Happy holidays and Happy and Healthy New Year for 2016!

Each year at this time, I send out some brief highlights of the year from the College’s perspective and some directions for the coming year. I have been privileged to be involved in the College’s negotiations with the provincial government in the authorization and implementation of the changes to the Naturopathic Physicians Regulation and the bylaws that resulted in major advances from 2009 onward. 2015 continued the process of implementing those advances.

The clarification of naturopathic doctors’ scope of practice through the articulation of restricted activities was a major step forward. There has been an ongoing process requiring interpretation of the restricted activities with respect to new treatment modalities that registrants wish to use. In some cases, the College’s due diligence involves a number of different committees and the Board in order to appropriately deal with matters. In a number of instances, treatment modalities or procedures have been deemed to be within the scope of practice, but at the same time the Board decided that minimum training standards and the establishment of a certification was needed. New certifications introduced in recent years include IUD insertion and removal, Immunization, Advanced Injection Therapies and Aesthetic Certifications. Such certifications have established minimum standards for the protection of the public, but have also provided greater clarity for registrants as to what is and what is not within scope. Often, the defined scope of practice for registrants who become certified is broader than that which existed just a few short years ago.

Of course, you are all aware that prescribing authority was authorized at the same time as the restricted activities were defined. At this stage, the majority of registrants hold prescribing authority certification. I am pleased to note that, on the whole, prescribing by naturopathic doctors has been safe, with very few complaints since 2009.

Investigations and monitoring by the College included improper use of scheduled substances, sexual misconduct, as well as other types of professional misconduct. Certain outcomes can be seen on the public notification section of the College’s website, where  information can be read as required under the HPA. Of course, we cannot comment upon ongoing investigations. It is important for all registrants to be aware of the work done by the Inquiry Committee, since the work of the College in addressing complaints is vital to the public’s confidence that those holding a license and who are in good standing with the College practise safely and are regulated by the College.

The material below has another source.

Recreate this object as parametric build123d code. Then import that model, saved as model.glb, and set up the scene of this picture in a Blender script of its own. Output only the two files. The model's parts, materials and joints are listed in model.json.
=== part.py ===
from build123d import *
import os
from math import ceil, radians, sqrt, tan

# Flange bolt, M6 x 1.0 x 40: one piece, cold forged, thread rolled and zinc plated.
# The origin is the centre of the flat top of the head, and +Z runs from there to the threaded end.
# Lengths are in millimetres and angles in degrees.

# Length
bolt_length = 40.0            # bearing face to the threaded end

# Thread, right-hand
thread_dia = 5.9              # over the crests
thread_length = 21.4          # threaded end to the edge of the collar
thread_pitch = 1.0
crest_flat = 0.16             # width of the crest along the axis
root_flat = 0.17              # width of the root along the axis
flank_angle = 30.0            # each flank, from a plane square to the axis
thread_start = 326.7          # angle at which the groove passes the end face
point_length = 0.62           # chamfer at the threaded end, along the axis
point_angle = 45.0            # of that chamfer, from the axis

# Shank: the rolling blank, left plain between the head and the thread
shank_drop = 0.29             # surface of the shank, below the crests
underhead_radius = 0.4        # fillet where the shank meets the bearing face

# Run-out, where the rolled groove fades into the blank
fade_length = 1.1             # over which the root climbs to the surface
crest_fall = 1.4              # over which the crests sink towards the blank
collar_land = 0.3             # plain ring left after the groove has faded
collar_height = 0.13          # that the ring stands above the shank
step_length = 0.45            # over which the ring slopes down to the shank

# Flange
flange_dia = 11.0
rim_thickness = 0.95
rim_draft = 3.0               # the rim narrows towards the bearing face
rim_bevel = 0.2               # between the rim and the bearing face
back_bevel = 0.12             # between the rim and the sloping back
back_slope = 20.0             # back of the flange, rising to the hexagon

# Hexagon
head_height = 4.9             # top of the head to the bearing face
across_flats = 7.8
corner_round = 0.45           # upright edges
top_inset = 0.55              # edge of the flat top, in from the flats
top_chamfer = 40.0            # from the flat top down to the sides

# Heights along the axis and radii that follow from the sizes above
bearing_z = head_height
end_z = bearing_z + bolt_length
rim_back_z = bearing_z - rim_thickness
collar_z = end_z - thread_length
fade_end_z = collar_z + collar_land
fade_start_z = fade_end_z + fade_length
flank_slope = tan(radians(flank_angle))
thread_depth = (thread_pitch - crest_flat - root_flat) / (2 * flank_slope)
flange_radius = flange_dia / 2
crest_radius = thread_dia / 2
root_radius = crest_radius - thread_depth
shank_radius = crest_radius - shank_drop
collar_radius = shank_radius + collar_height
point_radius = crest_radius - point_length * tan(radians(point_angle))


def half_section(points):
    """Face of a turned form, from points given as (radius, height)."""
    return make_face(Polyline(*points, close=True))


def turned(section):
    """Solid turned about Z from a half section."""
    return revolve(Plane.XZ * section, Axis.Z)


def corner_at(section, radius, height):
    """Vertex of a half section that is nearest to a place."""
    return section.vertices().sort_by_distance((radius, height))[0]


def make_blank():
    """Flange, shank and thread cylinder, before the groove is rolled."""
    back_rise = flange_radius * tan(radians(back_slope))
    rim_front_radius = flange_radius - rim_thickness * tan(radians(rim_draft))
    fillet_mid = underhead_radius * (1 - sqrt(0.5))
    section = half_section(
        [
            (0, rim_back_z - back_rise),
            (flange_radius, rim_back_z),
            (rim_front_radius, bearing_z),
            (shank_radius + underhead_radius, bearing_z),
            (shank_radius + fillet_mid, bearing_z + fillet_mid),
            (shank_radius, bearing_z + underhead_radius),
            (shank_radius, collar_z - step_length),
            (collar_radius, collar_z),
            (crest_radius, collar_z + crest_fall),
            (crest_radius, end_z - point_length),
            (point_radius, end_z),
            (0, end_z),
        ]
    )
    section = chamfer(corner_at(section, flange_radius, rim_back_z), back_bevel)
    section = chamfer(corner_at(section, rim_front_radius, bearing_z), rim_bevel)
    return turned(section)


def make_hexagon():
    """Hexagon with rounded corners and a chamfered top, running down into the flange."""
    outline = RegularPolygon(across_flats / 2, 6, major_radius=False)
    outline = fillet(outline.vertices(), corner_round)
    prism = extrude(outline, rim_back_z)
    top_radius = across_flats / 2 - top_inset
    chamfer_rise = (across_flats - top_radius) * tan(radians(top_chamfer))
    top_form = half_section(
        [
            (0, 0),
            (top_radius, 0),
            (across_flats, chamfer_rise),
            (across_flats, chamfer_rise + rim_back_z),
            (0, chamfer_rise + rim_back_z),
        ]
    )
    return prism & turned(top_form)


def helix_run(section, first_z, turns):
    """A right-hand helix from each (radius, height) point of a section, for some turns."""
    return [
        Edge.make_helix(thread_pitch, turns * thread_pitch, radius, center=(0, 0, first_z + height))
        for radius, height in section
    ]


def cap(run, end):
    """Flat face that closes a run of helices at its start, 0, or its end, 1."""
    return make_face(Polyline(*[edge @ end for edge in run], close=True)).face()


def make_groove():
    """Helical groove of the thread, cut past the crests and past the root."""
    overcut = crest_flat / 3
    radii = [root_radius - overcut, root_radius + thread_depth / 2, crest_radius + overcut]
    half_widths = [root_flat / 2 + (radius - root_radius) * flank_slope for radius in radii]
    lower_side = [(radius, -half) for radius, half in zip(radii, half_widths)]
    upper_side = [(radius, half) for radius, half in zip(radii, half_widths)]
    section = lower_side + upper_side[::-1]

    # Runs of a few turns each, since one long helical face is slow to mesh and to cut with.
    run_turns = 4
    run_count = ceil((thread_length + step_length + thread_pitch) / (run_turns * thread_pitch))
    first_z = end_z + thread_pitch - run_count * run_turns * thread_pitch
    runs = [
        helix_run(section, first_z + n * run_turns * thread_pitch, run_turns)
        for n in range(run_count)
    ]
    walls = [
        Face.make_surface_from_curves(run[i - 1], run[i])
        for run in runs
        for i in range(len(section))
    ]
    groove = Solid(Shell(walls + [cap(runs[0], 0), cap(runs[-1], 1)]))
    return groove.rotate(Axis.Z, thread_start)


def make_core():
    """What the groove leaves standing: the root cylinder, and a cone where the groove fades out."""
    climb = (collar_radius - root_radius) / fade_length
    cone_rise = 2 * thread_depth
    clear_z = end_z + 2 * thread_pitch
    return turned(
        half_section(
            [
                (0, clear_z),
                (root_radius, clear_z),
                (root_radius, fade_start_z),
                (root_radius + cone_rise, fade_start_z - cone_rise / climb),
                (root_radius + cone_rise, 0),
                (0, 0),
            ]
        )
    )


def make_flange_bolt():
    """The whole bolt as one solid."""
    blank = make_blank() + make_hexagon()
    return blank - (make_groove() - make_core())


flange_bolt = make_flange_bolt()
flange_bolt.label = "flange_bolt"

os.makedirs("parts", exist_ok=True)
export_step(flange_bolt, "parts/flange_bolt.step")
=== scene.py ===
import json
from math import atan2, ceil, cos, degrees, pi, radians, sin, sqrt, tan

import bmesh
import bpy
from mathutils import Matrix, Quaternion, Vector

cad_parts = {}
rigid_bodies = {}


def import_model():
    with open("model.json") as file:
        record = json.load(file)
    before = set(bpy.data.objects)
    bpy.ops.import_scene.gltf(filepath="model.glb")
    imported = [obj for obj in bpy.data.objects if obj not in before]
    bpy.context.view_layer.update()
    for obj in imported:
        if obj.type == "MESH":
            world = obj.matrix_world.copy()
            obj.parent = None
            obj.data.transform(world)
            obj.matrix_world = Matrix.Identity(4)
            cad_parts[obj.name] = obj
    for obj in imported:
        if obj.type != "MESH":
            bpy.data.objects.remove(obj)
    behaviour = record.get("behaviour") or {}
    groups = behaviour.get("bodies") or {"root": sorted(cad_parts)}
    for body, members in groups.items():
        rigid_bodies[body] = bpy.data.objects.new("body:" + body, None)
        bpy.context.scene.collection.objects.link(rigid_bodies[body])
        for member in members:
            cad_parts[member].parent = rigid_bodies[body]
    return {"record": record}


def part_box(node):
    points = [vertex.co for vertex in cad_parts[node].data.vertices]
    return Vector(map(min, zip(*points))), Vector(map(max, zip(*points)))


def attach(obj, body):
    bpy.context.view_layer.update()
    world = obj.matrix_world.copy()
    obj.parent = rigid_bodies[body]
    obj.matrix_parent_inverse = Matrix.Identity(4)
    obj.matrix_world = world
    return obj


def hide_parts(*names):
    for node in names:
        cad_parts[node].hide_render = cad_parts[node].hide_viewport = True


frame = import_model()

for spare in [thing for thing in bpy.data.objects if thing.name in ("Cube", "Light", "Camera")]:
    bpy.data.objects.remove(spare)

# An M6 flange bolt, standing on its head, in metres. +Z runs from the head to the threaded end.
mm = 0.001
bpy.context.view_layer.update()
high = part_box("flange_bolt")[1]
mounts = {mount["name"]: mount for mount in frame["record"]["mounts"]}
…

I want to express my thanks to the board and staff of the College for the support of the project to bring many functions online. The automated registration has been working well. We thank those registrants that worked with staff in early phases to get the system working smoothly. The system enables you to register online and we are trying to implement as many facets of the system as possible that will provide registrants with improved service. Please direct any suggestions on further improvements to the online self-service system to Sarah Sharp, Manager, Registration, Legislation and Policy at the college office. There have been a number of misinterpretations of certification fees this year by some registrants. A number of registrants have already received assistance from staff and found that their fees were lower than they initially thought. Please contact Sarah Sharp if you still have questions about calculating your fees. Staff is ready and willing on December 31st to assist those who have not yet completed their registration. As of December 30th, most registrants have started the online registration process and completed their required submissions. Please note that December 31st is the last day that staff is available to assist you with registration before the January 1st deadline.

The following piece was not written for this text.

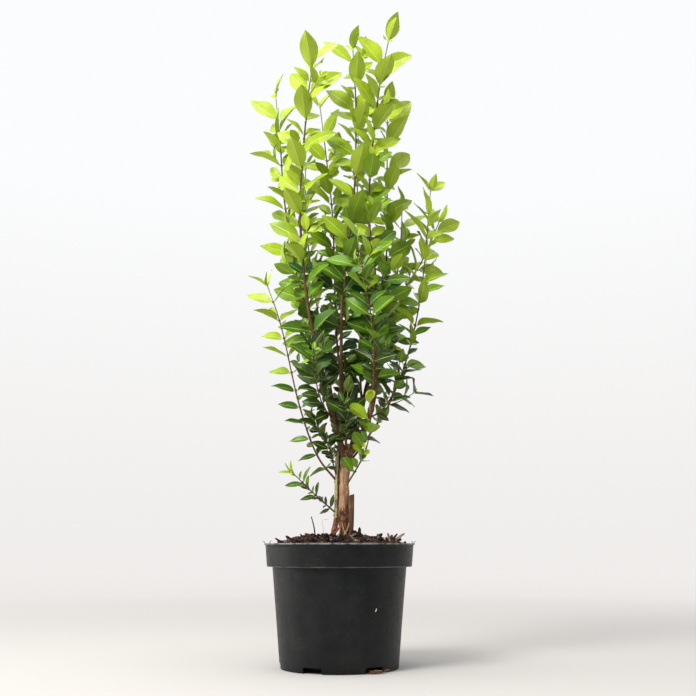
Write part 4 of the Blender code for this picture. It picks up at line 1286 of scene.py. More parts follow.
class Grower:
    """Grows the shoots one after another into one space, by the rule of the solids."""

    def __init__(self) -> None:
        """Starts with the trunk, the limbs and all stems in place."""
        self.space = Space()
        self.space.add("trunk", Trunk().solid(GAP))
        for limb in LIMBS:
            self.space.add(limb.name, limb.solid(GAP))
        for shoot in SHOOTS:
            self.space.add_stem(shoot)

    def place_leaf(self, growth: Growth, spot: Spot, bearing: float, spread: float, length: float) -> None:
        """Adds a leaf where it fits, turned or shortened a little if need be, or leaves it out.

        Args:
            growth: The shoot's growth.
            spot: Where the leaf leaves the stem, and the stem's direction there.
            bearing: Degrees round the stem.
            spread: Degrees away from the stem.
            length: Its length.
        """
        draw = growth.rng.uniform
        length *= draw(*LEAF_LENGTH_RANGE)
        arch = draw(*LEAF_ARCH)
        roll = draw(*LEAF_ROLL)
        bearing += draw(*BEARING_JITTER)
        spread += draw(*SPREAD_JITTER)
        seat = Seat(spot, bearing, spread, length, arch, roll, growth.sprays)
        if not self.is_bare(growth.shoot, spot, bearing) and not self.fill(growth, seat, LEAF_TRIES):
            growth.empty.append(seat)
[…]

As indicated previously, the College will be reviewing CE requirements and certifications in 2016, with a view towards simplifying requirements for registrants where feasible, while preserving the regulatory intent.

The College has joined with a number of other health colleges in a public information campaign focused upon letting the public know that they should be seeking out licensed health professionals. You may have seen some of the recent ads on cable tv and on social media involving child actors.

It has been a privilege to serve in 2015, to observe the growth of the profession and the dedication to safe practice that is evident with so many registrants. At the same time, it is vital that the College continues to deal effectively with complaints and concerns regarding unsafe practice, professional misconduct or unprofessional conduct.

I want to thank all of the volunteers on College committees, inspectors, advisers and members of the Board, who have continued to work collaboratively with staff to regulate naturopathic medicine in the public interest. Thanks to all registrants for your cooperation as the College moves forward in 2016, with an eye on service to the public and to our registrants. Best wishes for the New Year.

Sincerely,

Howard Greenstein, B.Sc., M.A., M.B.A.